On the Very-High-Energy Gamma Ray Spectra from Typical Supernovae Remnants

TL;DR

This paper explains the observed VHE gamma ray spectra from supernova remnants using a quantum effect that links particle energy to gravitational potential, challenging previous expectations about spectral cutoffs.

Contribution

It introduces a quantum effect that differentiates trajectory energy from particle state energy, explaining gamma ray spectra features at high energies.

Findings

Successful two-parameter fit to observed spectra

Spectral cutoff explained by quantum effect

Links gamma ray features to gravitational potential

Abstract

Recently measured VHE gamma ray spectra from supernovae remnants (SNRs) are best fit by power laws with an exponential cutoff. But this feature does not occur at the `knee-equivalent' energy at which VHE gamma ray spectra are expected to reflect the `knee' in the otherwise featureless cosmic ray spectrum.

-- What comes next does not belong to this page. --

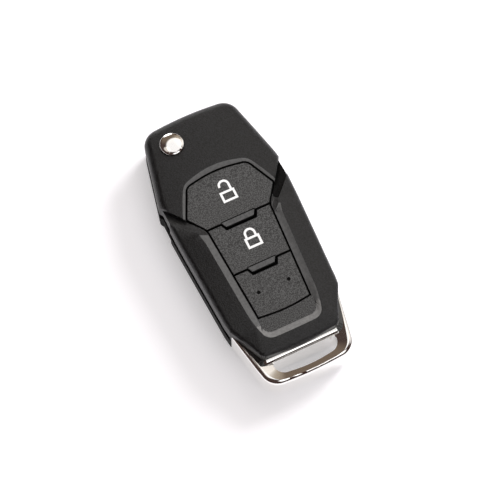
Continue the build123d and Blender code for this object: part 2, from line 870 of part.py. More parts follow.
def inner_frame():
    web_low = cell_top + seat_gap
    rim_wall = inner_bay(seat_gap, web_low, board_low) - inner_bay(frame_wall, web_low, board_low)
    web = inner_bay(seat_gap, web_low, web_low + frame_web)
    web -= rod(cell_x, cell_y, cell_radius * 0.6, 0, far)
    cup = rod(cell_x, cell_y, cell_radius + frame_wall, floor, web_low + 0.1)
    cup = (cup & inner_bay(seat_gap, floor, far)) - rod(cell_x, cell_y, cell_radius + seat_gap, 0, web_low)
    frame = rim_wall + web + cup
    for x, y in post_places:
        frame += rod(x, y, post_radius + 0.4, web_low, board_low) & inner_bay(seat_gap, 0, far)
        frame -= rod(x, y, post_radius - 0.3, 0, board_low - 1.2)
    for side in (-1, 1):
        frame -= contact_space(side, seat_gap)
    return frame


def contact_space(side, gap):
    """Slot in the carrier for a contact strip, below or above the cell along the body."""
    inner = cell_y + side * (cell_radius - 0.6)
    outer = cell_y + side * (cell_radius + contact_reach + gap)
    return block(cell_x - contact_half - gap, cell_x + contact_half + gap,
                 min(inner, outer), max(inner, outer), 0, far)


def contact_strip(side, foot_low, foot_reach):
    """Bent strip: a foot at the cell, a leg beside it and a tab under the board."""
    leg_outer = cell_y + side * (cell_radius + contact_reach)
    leg_inner = leg_outer - side * strip
    foot_inner = cell_y + side * foot_reach
    x0, x1 = cell_x - contact_half, cell_x + contact_half
    leg = block(x0, x1, min(leg_inner, leg_outer), max(leg_inner, leg_outer), foot_low, board_low)
    foot = block(x0, x1, min(foot_inner, leg_outer), max(foot_inner, leg_outer),
                 foot_low, foot_low + strip)
    tab_inner = leg_outer - side * contact_tab
    tab = block(x0, x1, min(tab_inner, leg_outer), max(tab_inner, leg_outer),
                board_low - strip, board_low)
    return leg + foot + tab


def negative_contact():
    return contact_strip(-1, floor, 3.0)


def positive_contact():
    return contact_strip(1, floor + cell / 2, cell_radius)


def coin_cell():
    can = rod(cell_x, cell_y, cell_radius, cell_low, cell_top)
    can = fillet(can.edges().group_by(Axis.Z)[-1], 0.4)
    can = chamfer(can.edges().group_by(Axis.Z)[0], 0.3)
    ring_groove = rod(cell_x, cell_y, cell_radius - 0.9, cell_low - 1, cell_low + 0.15)
    ring_groove -= rod(cell_x, cell_y, cell_radius - 1.3, 0, far)
    return can - ring_groove


def circuit_board():
    plate = inner_bay(2 * seat_gap, board_low, board_top)
    upright = plate.edges().filter_by(Axis.Z)
    plate = fillet(upright, 0.5)
    for side in (-1, 1):
        y = cell_y + side * (cell_radius + contact_reach - strip / 2)
        for x in (cell_x - 1.5, cell_x + 1.5):
            plate -= rod(x, y, 0.35, 0, far)
    return plate


def switch_body(y):
    half = switch_size / 2
    low = block(switch_x - half, switch_x + half, y - half, y + half, board_top, switch_top - 0.3)
    plate = block(switch_x - half + 0.2, switch_x + half - 0.2, y - half + 0.2, y + half - 0.2,
                  switch_top - 0.4, switch_top)
    body = low + plate
    for dx in (-1, 1):
        for dy in (-1, 1):
            body += block(switch_x + dx * (half + 0.4) - 0.45, switch_x + dx * (half + 0.4) + 0.45,
                          y + dy * 2.2 - 0.35, y + dy * 2.2 + 0.35, board_top, board_top + strip)
    return body - rod(switch_x, y, plunger_radius + running_gap,
                      switch_top - plunger_depth - press_travel - 0.1, far)


def switch_plunger(y):
    plunger = rod(switch_x, y, plunger_radius, switch_top - plunger_depth, plunger_top)
    return chamfer(plunger.edges().group_by(Axis.Z)[-1], 0.2)


def controller_chip():
    half = controller_size / 2
    chip = block(controller_x - half, controller_x + half, controller_y - half,
                 controller_y + half, board_top + 0.1, board_top + controller_height)
    chip = chamfer(chip.edges().group_by(Axis.Z)[-1], 0.15)
    for i in range(5):
        x = controller_x + (i - 2) * 1.1
        for side in (-1, 1):
            y = controller_y + side * (half + 0.35)
            chip += block(x - 0.2, x + 0.2, y - 0.5, y + 0.5, board_top, board_top + 0.25)
    return chip


def radio_crystal():
    can = block(crystal_x - crystal_length / 2, crystal_x + crystal_length / 2,
                crystal_y - crystal_width / 2, crystal_y + crystal_width / 2,
                board_top, board_top + crystal_height)
    can = fillet(can.edges().filter_by(Axis.Z), 0.6)
    return chamfer(can.edges().group_by(Axis.Z)[-1], 0.2)


def board_capacitors():
    return Compound(children=[
        block(x - capacitor_length / 2, x + capacitor_length / 2,
              y - capacitor_width / 2, y + capacitor_width / 2, board_top, board_top + capacitor_width)
        for x, y in capacitor_places
    ])


def transponder():
    wedge = transponder_block(0)
    return chamfer(wedge.edges().group_by(Axis.Z)[-1], 0.3)


parts = {
    "front_shell": front_shell(),
    "rear_shell": rear_shell(),
    "ring_loop": ring_loop(),
    "unlock_button": unlock_button(),
    "lock_button": lock_button(),
    "blank_pad": blank_pad(),
    "keypad_membrane": keypad_membrane(),
    "inner_frame": inner_frame(),
    "circuit_board": circuit_board(),
    "unlock_switch": switch_body(unlock_y),
    "unlock_switch_plunger": switch_plunger(unlock_y),
    "lock_switch": switch_body(lock_y),
    "lock_switch_plunger": switch_plunger(lock_y),
    "coin_cell": coin_cell(),
    "positive_contact": positive_contact(),
    "negative_contact": negative_contact(),
    "controller_chip": controller_chip(),
    "radio_crystal": radio_crystal(),
    "board_capacitors": board_capacitors(),
    "transponder": transponder(),
    "pivot_hub": pivot_hub(),
    "blade": blade_body(),
    "blade_pin": blade_pin(),
    "release_button": release_button(),
    "flip_spring": spring_coil(),
}

os.makedirs("parts", exist_ok=True)
for name, shape in parts.items():
    export_step(shape, "parts/" + name + ".step")
    print(name, "solids", len(shape.solids()), "volume", round(shape.volume, 1))
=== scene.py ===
from math import atan, cos, radians, sin

import bpy
from mathutils import Matrix, Vector


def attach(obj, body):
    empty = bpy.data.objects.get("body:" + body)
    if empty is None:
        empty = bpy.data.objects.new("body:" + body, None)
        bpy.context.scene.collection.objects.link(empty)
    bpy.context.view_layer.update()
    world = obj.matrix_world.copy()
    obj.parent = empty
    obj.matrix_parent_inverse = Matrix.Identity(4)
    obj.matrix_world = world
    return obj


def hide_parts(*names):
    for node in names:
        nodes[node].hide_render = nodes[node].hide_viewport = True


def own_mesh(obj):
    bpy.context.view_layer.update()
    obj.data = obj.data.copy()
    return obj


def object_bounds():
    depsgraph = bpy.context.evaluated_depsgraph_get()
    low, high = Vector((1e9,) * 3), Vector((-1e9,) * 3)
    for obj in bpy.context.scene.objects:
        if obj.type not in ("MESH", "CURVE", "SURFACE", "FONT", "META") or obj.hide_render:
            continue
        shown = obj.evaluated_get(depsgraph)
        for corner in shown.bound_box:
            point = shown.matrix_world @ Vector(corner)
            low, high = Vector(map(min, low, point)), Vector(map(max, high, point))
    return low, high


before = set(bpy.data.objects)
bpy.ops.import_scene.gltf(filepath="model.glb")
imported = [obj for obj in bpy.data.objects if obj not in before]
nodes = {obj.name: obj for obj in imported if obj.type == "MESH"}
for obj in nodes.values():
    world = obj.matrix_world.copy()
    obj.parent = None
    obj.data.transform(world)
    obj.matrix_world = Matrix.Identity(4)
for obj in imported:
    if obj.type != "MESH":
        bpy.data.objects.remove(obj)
cad_low, cad_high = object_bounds()
MM = 0.001

# Room low and high up, and soft lights: direction, full and outer angle in degrees, colour, strength
ROOM_LOW = (0.030, 0.012, 0.009)
ROOM_HIGH = (0.070, 0.048, 0.042)
SOFT_LIGHTS = [
    ((0.24, 0.22, 0.95), 21, 26, (1.0, 1.0, 1.0), 1.05),
    ((-0.25, 0.17, 0.95), 9, 12, (1.0, 0.95, 0.88), 0.70),
    ((0.16, -0.60, 0.79), 10, 24, (1.0, 1.0, 1.0), 1.8),
    ((0.15, 0.93, 0.34), 8, 18, (1.0, 1.0, 1.0), 3.2),
    ((0.15, 0.80, 0.58), 14, 34, (1.0, 0.80, 0.55), 0.11),
    ((0.66, 0.33, 0.67), 10, 30, (1.0, 0.88, 0.70), 0.35),
    ((0.85, 0.10, 0.46), 12, 30, (1.0, 1.0, 1.0), 0.8),
]
SHADOW_FROM = (0.78, 0.30, 0.55)
SHADOW_LAMP_DISTANCE = 0.60
SHADOW_LAMP_SIZE = 0.28
SHADOW_LAMP_ENERGY = 3.4
SOFT_FILL = 0.165

# Floor: its size and gap under the object in metres, its paper, and how far it glows
FLOOR_SIZE = 6.0
FLOOR_GAP = 0.0001
FLOOR_PAPER = (0.80, 0.785, 0.82)
FLOOR_GLOW = (1, 0.995, 0.998)
GLOW_SEEN = 0.35
GLOW_MIRRORED = 0.42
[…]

In this article, the VHE gamma ray feature is explained as a consequence of a recently deduced quantum effect. The effect distinguishes `trajectory energy' from `particle state energy' and requires that the particle state energy depends strongly on gravitational potential at very high energies. Based on this effect and the observed CR spectrum, a tight two-parameter fit is obtained to the combined VHE gamma ray spectra of SNRs RX J1713.7-3946 and RX J0852.0-4622 and the Galactic Center ridge.